Prayer – An American Cornerstone

Posted by on Jan 28, 2014 in Military Prayer | Comments Off on Prayer – An American Cornerstone

Near the end of World War II, the Japanese, facing certain defeat, were in  a rush to cover up the brutality of their Prisoner of War (POW) camps. On December 14, 1944, the Japanese burned 141 Allied POWs to death at the Palawan camp. Eleven managed to escape, and their story would set in motion the most important rescue mission in history.

Nearby, at the Cabanatuan camp, the Japanese had decided to kill off more than 500 Allied POWs, who were survivors of the Bataan Death March many of whom were Filipinos. The prisoners were already in bad health, badly emaciated, and among their ranks most had all but given up hope of release. Their mantra was, “No mama, no papa, no Uncle Sam, nobody gives a damn.”

Enter the 6th Ranger Battalion, led by Col. Henry Mucci, who was tasked with a most arduous and honorable mission: rescuing the prisoners of Cabanatuan from certain death.

His Rangers were aware that the prisoners at Cabanatuan were marked for execution, and time was of the essence. Making matters worse, they had a number of factors working against them: the terrain left them exposed, the layout and heavy fortification of the camp created a high risk for friendly casualties. The stakes and risks were high, even for the highly trained elite Ranger unit.

Because of the gravity of the mission, Col. Mucci refused to allow any Ranger to participate in the raid unless he had first spent time in prayer. Hampton Sides, in Ghost Soldiers, provides the following account (pp. 28-29, emphasis added):

“One more thing,” Mucci said, “there’ll be no atheists on this trip.” Upon adjourning the meeting, he said he wanted every last one of them to meet with the chaplains and pray on their knees. Services would be held in a half-hour. “I want you to swear an oath before God,” he told them. “Swear that you’ll die fighting rather than let any harm come to those prisoners.”

On January 30, 1945, the 6th Ranger Battalion delivered like no other before or since: the raid on Cabanatuan remains the most successful rescue mission in history: 552 Allies were rescued, while only two prisoners died. Two Rangers died, both due to friendly fire.
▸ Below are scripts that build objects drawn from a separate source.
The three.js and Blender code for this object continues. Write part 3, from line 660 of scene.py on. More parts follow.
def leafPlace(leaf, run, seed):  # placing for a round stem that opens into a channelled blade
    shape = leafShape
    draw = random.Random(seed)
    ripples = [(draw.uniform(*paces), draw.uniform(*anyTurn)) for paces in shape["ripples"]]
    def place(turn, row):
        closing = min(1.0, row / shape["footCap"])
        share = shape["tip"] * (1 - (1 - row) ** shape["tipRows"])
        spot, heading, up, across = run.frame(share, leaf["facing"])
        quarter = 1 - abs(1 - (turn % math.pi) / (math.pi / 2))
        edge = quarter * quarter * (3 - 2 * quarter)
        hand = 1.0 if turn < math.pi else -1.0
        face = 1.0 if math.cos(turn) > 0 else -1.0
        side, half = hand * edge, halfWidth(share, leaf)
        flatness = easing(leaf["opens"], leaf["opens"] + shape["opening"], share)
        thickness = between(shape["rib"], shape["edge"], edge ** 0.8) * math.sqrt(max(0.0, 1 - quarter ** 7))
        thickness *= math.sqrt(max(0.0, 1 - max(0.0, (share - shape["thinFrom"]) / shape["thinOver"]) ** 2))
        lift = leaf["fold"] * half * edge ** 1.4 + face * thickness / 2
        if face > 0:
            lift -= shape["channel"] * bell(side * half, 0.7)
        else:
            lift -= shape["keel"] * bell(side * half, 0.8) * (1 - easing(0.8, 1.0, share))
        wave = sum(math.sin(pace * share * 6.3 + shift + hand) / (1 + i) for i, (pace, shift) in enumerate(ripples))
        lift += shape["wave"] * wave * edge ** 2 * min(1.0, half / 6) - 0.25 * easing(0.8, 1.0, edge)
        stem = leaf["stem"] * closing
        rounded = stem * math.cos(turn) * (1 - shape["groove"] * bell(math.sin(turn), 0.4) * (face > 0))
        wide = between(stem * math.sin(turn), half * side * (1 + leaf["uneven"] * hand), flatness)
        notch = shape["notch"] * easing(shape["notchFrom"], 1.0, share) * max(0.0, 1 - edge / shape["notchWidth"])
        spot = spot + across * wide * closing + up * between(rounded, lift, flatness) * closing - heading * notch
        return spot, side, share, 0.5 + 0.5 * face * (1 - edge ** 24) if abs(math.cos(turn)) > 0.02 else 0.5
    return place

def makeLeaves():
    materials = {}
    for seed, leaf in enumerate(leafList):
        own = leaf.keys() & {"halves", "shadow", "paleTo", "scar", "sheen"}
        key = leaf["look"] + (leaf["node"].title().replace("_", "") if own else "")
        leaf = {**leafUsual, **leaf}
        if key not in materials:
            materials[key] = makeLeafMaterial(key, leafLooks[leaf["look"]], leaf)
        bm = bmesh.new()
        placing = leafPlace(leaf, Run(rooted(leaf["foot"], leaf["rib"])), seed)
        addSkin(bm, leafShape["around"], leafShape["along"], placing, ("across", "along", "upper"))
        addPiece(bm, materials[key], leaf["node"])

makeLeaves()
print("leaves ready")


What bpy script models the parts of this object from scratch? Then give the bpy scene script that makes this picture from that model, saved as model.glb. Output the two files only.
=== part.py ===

Col. Mucci, and his assault commander, Cpt. Robert Prince, understood and gave orders to their men based on this reality: Prayer for Divine Providence, an American cornerstone, is critical to mission success. His orders had solid precedent; General George Washington–a praying General–also commanded his troops based on this fact. Would you like to know more?  First Principles Press has chronicled the history of prayer in our Armed Forces, from the Revolutionary War to Operations Iraqi Freedom and Enduring Freedom, published in one volume, Endowed By Their Creator:  A Collection of Historic Military Prayers 1774-Present.

Prayer to the one God is–and always has been–a hallmark of the US military history. The oath that a military officer takes ends with, “so help me God”, conveying the high honor and gravity of an Officer’s Commission. While officers are not required to be Christian, the end of the oath of the officer is a prayer and it provides a sober reminder of the honor and calling of an Officer, as well as his need for Divine Providence.

Sadly, due to a large-scale passive-aggressive war against our Christian foundation by groups that have a specific hatred for all things Christian, what was considered critical to mission success in World War II, and a recognition for victory in the Revolutionary War, is now in danger of banishment from military life.

An officer like Col. Mucci, who received the Distinguished Service Cross for his actions at Cabanatuan during World War II would likely face a Court Martial today.  As one of many examples of the current war on Christianity in the military, a few months ago the Air Force Academy dropped “so help me God” from three of their oaths in yet another knee jerk reaction to the lawsuit-filing extremist, Mikey Weinstein.   It is no surprise that sexual assaults are on the rise as the military cracks down on the exercise of faith by Christians, driving men and women of faith to leave our military ranks.

Make no mistake: our Christian roots are not just historical relics; they are legally-established factual findings, as our Supreme Court, four different times, has established that America is a Christian nation. This is an attack on the very fabric that makes America exceptional.

At the insistence of small advocacy groups outside the services, the military continues to depart from their first principles and marginalize Christian prayer. The free exercise of religion, particularly by the conservative Christian who has served America well for over 200 years, is in grave danger, and this represents a relentless threat to the very fabric of our Armed Forces.

As Christians, we must continue on in this fight as a united front for, if military leaders like General Washington and Colonel Mucci are right, the survival of our Republic depends on the military success we discover on our knees.